What we all saw in that patch and performance (as well 
as the moment where they became inseperable) was the 
efficiency an immediacy of expression.

As Ingo said in a PM to me (sorry my bad on the cc Ingo),
he doesn't see why "artists would ever _have_ to explain their 
technology in order to be not labelled as a 'cheater' ", in response 
to me saying it's mainly the other technologists who feel something 
fishy when they see something that's only there as a visual prop.
My point would be by way of agreement, they should never _need_ to.
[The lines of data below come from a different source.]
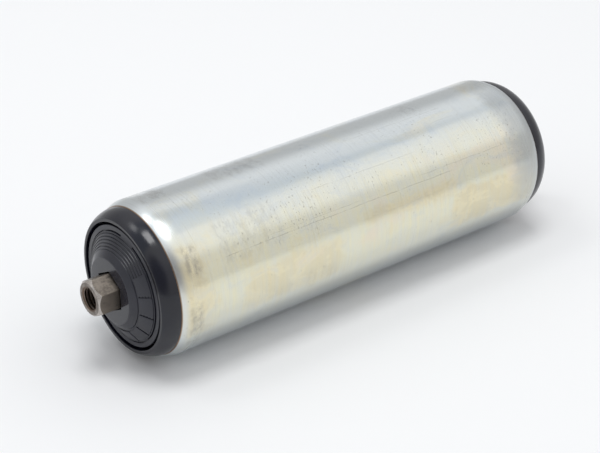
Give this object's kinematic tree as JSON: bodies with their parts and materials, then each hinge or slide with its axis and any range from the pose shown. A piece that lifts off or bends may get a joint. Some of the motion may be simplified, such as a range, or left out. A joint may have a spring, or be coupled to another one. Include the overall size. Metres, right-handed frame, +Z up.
{
  "type": "conveyor roller",
  "caption": "Gravity conveyor roller: zinc-plated tube with rolled-in ends, black bearing housings with labyrinth seals and a fixed hexagonal shaft with threaded ends.",
  "frame": {"origin": "middle of the roller, on its axis", "axes": "+X along the shaft to the right end, +Z up with a corner of the hexagonal shaft on top, +Y to the back"},
  "size_m": [0.18, 0.05, 0.05],
  "materials": {
    "zinc_tube": "bright zinc plating, lightly polished round the tube, with faint yellow passivation",
    "bare_shaft": "drawn bare steel with turned, chamfered ends",
    "housing_plastic": "satin black moulded polyamide",
    "ring_steel": "ground bearing steel",
    "ball_steel": "polished bearing steel",
    "cage_plastic": "moulded polyamide",
    "shield_steel": "pressed sheet steel",
    "bush_plastic": "natural moulded acetal",
    "seal_plastic": "matt dark grey moulded polyamide",
    "clip_steel": "blackened spring steel"
  },
  "bodies": {
    "shaft": {"shaft": "bare_shaft", "left_inner_ring": "ring_steel", "right_inner_ring": "ring_steel", "left_hex_bush": "bush_plastic", "right_hex_bush": "bush_plastic", "left_seal_disc": "seal_plastic", "right_seal_disc": "seal_plastic", "left_retaining_clip": "clip_steel", "right_retaining_clip": "clip_steel"},
    "roller": {"tube": "zinc_tube", "left_bearing_housing": "housing_plastic", "right_bearing_housing": "housing_plastic", "left_outer_ring": "ring_steel", "right_outer_ring": "ring_steel", "left_outboard_shield": "shield_steel", "right_outboard_shield": "shield_steel", "left_inboard_shield": "shield_steel", "right_inboard_shield": "shield_steel"},
    "left_ball_set": {"left_balls": "ball_steel", "left_cage": "cage_plastic"},
    "right_ball_set": {"right_balls": "ball_steel", "right_cage": "cage_plastic"}
  },
  "joints": [
    {"name": "roller_spin", "type": "hinge", "parent": "shaft", "child": "roller", "pos_m": [0, 0, 0], "axis": [1, 0, 0], "continuous": true},
    {"name": "left_ball_set_spin", "type": "hinge", "parent": "shaft", "child": "left_ball_set", "pos_m": [-0.0665, 0, 0], "axis": [1, 0, 0], "continuous": true},
    {"name": "right_ball_set_spin", "type": "hinge", "parent": "shaft", "child": "right_ball_set", "pos_m": [0.0665, 0, 0], "axis": [1, 0, 0], "continuous": true}
  ],
  "couplings": [
    {"joint": "left_ball_set_spin", "follows": "roller_spin", "ratio": 0.6013},
    {"joint": "right_ball_set_spin", "follows": "roller_spin", "ratio": 0.6013}
  ]
}
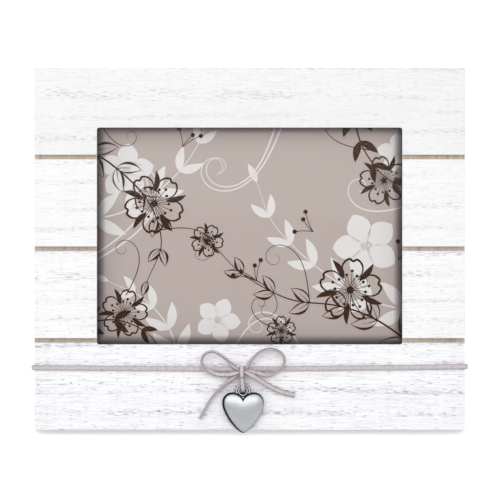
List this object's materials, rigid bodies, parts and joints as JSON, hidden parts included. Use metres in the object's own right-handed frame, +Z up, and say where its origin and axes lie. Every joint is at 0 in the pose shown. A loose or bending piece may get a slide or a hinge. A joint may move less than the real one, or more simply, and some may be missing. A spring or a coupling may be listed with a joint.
{
  "type": "photo frame",
  "caption": "Landscape plank photo frame in whitewashed wood on an easel leg, with a suede lace tied in a bow round it and a cast metal heart hanging from the knot.",
  "frame": {"origin": "on the table under the middle of the standing frame's box, the loose bow not counted", "axes": "+X to the right as seen from the front, +Y from the front towards the easel leg, +Z up"},
  "size_m": [0.2464, 0.0926, 0.2029],
  "materials": {
    "whitewash": "brushed white wash, matte",
    "raw_wood": "sawn, unfinished",
    "clear_glass": "polished",
    "printed_card": "satin print",
    "corrugated_pad": "matte",
    "black_hardboard": "black film, matte",
    "plated_steel": "bright zinc plate",
    "suede_lace": "faux suede nap",
    "cast_pewter": "antique polished casting"
  },
  "bodies": {
    "frame": {"plank_bottom": "whitewash", "plank_lower_left": "whitewash", "plank_lower_right": "whitewash", "plank_upper_left": "whitewash", "plank_upper_right": "whitewash", "plank_top": "whitewash", "rail_top": "raw_wood", "rail_bottom": "raw_wood", "stile_left": "raw_wood", "stile_right": "raw_wood", "glass": "clear_glass", "card": "printed_card", "pad": "corrugated_pad", "back_board": "black_hardboard", "hinge_leaf_board": "plated_steel", "hinge_pin": "plated_steel", "rivet_board_left": "plated_steel", "rivet_board_right": "plated_steel", "screw_top_left": "plated_steel", "screw_top_right": "plated_steel", "screw_bottom_left": "plated_steel", "screw_bottom_right": "plated_steel", "screw_left": "plated_steel", "screw_right": "plated_steel", "staple_corner_top_left": "plated_steel", "staple_corner_top_right": "plated_steel", "staple_corner_bottom_left": "plated_steel", "staple_corner_bottom_right": "plated_steel", "staple_lace_left": "plated_steel", "staple_lace_right": "plated_steel", "hanger_plate": "plated_steel", "hanger_nail_left": "plated_steel", "hanger_nail_right": "plated_steel", "lace_band": "suede_lace", "bow_lace": "suede_lace", "bow_strap": "suede_lace"},
    "leg": {"leg_board": "black_hardboard", "hinge_leaf_leg": "plated_steel", "rivet_leg_left": "plated_steel", "rivet_leg_right": "plated_steel"},
    "button_top_left": {"button_top_left": "plated_steel"},
    "button_top_right": {"button_top_right": "plated_steel"},
    "button_bottom_left": {"button_bottom_left": "plated_steel"},
    "button_bottom_right": {"button_bottom_right": "plated_steel"},
    "button_left": {"button_left": "plated_steel"},
    "button_right": {"button_right": "plated_steel"},
    "heart_lace": {"heart_lace": "suede_lace"},
    "heart": {"heart": "cast_pewter"}
  },
  "joints": [
    {"name": "leg_fold", "type": "hinge", "parent": "frame", "child": "leg", "pos_m": [0, 0.01433, 0.14553], "axis": [1, 0, 0], "range_deg": [-26, 0]},
    {"name": "button_top_left_turn", "type": "hinge", "parent": "frame", "child": "button_top_left", "pos_m": [-0.062, 0.02047, 0.17646], "axis": [0, 0.9703, -0.2419], "continuous": true},
    {"name": "button_top_right_turn", "type": "hinge", "parent": "frame", "child": "button_top_right", "pos_m": [0.062, 0.02047, 0.17646], "axis": [0, 0.9703, -0.2419], "continuous": true},
    {"name": "button_bottom_left_turn", "type": "hinge", "parent": "frame", "child": "button_bottom_left", "pos_m": [-0.062, -0.01461, 0.03577], "axis": [0, 0.9703, -0.2419], "continuous": true},
    {"name": "button_bottom_right_turn", "type": "hinge", "parent": "frame", "child": "button_bottom_right", "pos_m": [0.062, -0.01461, 0.03577], "axis": [0, 0.9703, -0.2419], "continuous": true},
    {"name": "button_left_turn", "type": "hinge", "parent": "frame", "child": "button_left", "pos_m": [-0.0975, 0.00293, 0.10611], "axis": [0, 0.9703, -0.2419], "continuous": true},
    {"name": "button_right_turn", "type": "hinge", "parent": "frame", "child": "button_right", "pos_m": [0.0975, 0.00293, 0.10611], "axis": [0, 0.9703, -0.2419], "continuous": true},
    {"name": "heart_lift", "type": "hinge", "parent": "frame", "child": "heart_lace", "pos_m": [-0.0044, -0.04041, 0.03416], "axis": [-1, 0, 0], "range_deg": [0, 75]},
    {"name": "heart_sway", "type": "hinge", "parent": "heart_lace", "child": "heart", "pos_m": [-0.0037, -0.03935, 0.02643], "axis": [0, -0.9703, 0.2419], "range_deg": [-15, 15]}
  ]
}
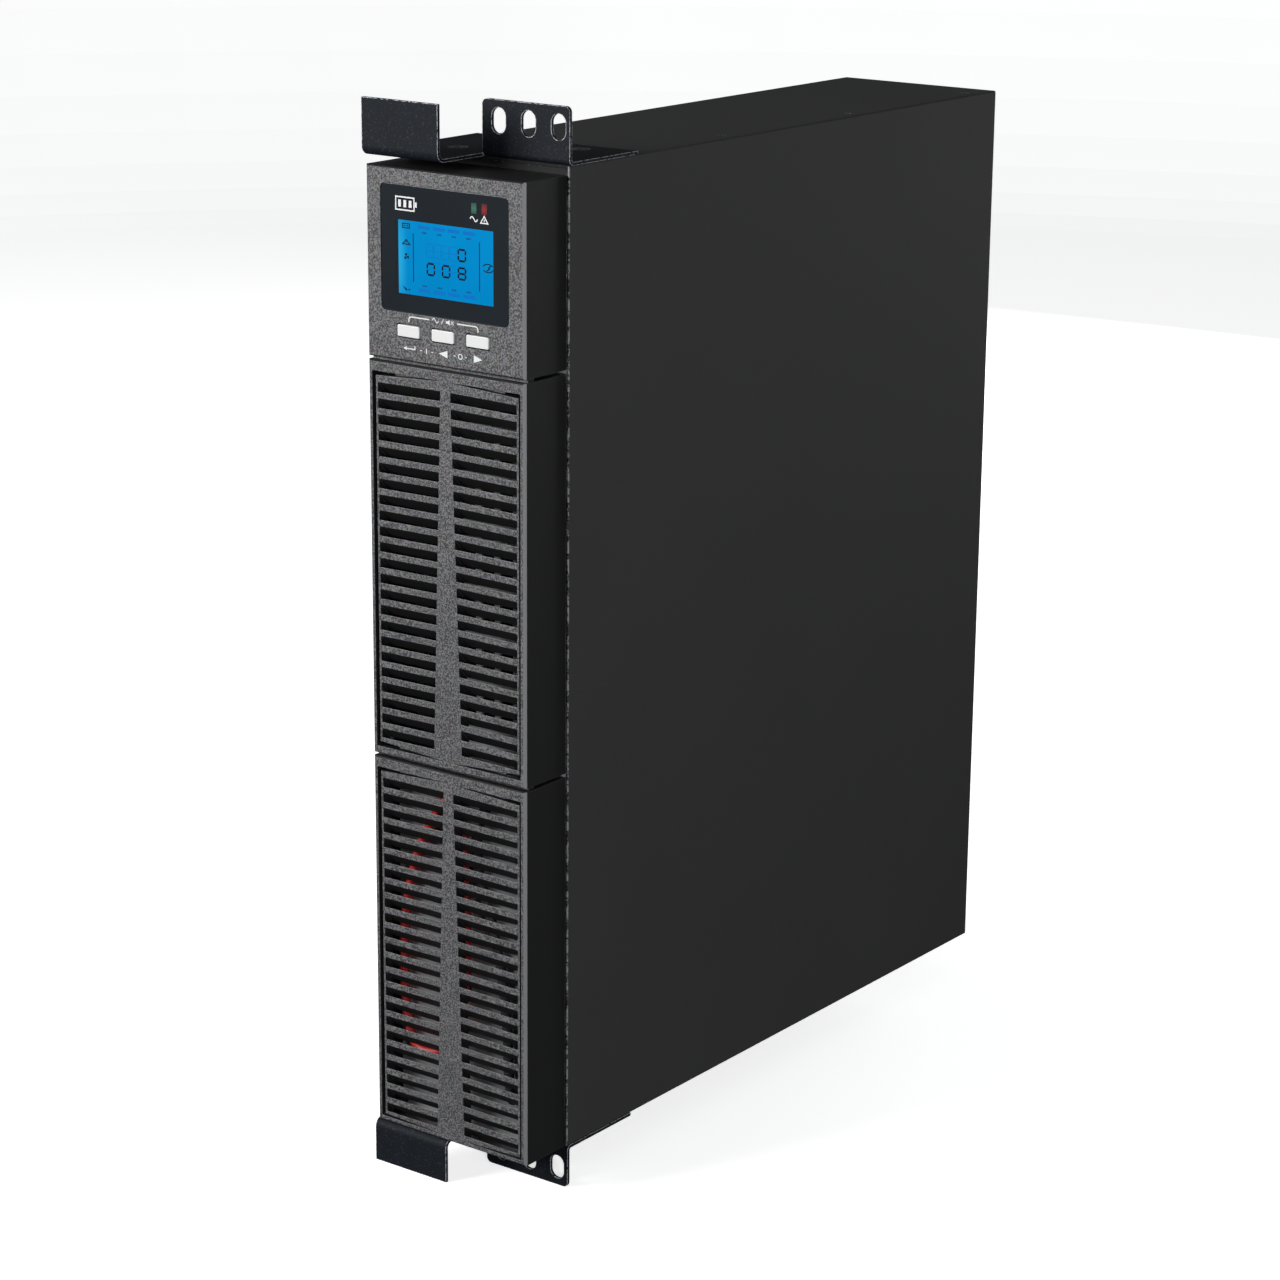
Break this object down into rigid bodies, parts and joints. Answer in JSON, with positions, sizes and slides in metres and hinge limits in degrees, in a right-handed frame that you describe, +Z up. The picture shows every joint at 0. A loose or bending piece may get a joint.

@Ingo, I definitely didn't want to invoke the idea of "cheating". 
It wouldn't make sense, as someone already said, a flute is "technology",
and to take that standard of authenticity you would have to whistle.
We are going to have to take showmanship for granted here.
The point is one of exposition, and to some extent simplicity is
suggested. What Marco is doing with the muscular acoustic signals is 
almost an opposite IMHO, in its simple boldness (Its still scary
noise though Marco :). You guys (Onyx and Marco) should 
definitely get your brains together on this... theres some middle
ground between the Phantom of the Opera and Locutus of Borg ;)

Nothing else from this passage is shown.